Besides your board is one of the better ones out there, CustomPC magazine in England are always praising it
 
Ahh.. thanks for the answer. Not planning on upgrading, just getting up to date. DDR3 is still crazy expensive: does anyone actually buy these chipsets?

EDIT: also, have we actually got to the stage where PCIe 2.0 makes any difference over 1.1, or is that still on the horizon?
 
does anyone actually buy these chipsets?

Do you mean DDR3, well not really that popular yet, bad timings and expensive although they are dropping. But as for the affordable stuff, PC3-1333 (I think), it's not much faster than cheaper DDR2 so why bother

also, have we actually got to the stage where PCIe 2.0 makes any difference over 1.1, or is that still on the horizon?

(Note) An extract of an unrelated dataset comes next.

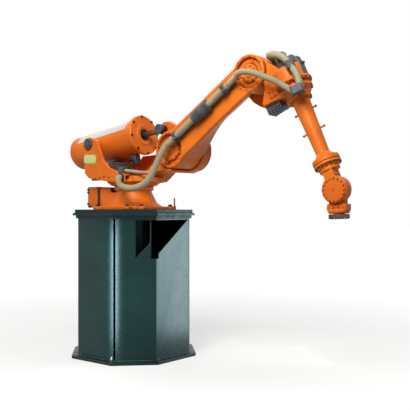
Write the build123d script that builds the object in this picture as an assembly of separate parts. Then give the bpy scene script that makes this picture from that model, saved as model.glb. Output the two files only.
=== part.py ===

Not that I think, maybe the 4870/GTX280 "might" use it but not sure. Only main use is the fact that PCI-e 2.0 x8 links are comparable to PCI-e 1.1 x16 links, so the p45 boards' x8 links are good for crossfire
 
For the record, x38 and x48 support both ddr2 and ddr3. x38/48 and p45 both allow for much higher FSB speeds than p35 did. They also natively support 1600 FSB chips.
 
For the record, x38 and x48 support both ddr2 and ddr3. x38/48 and p45 both allow for much higher FSB speeds than p35 did. They also natively support 1600 FSB chips.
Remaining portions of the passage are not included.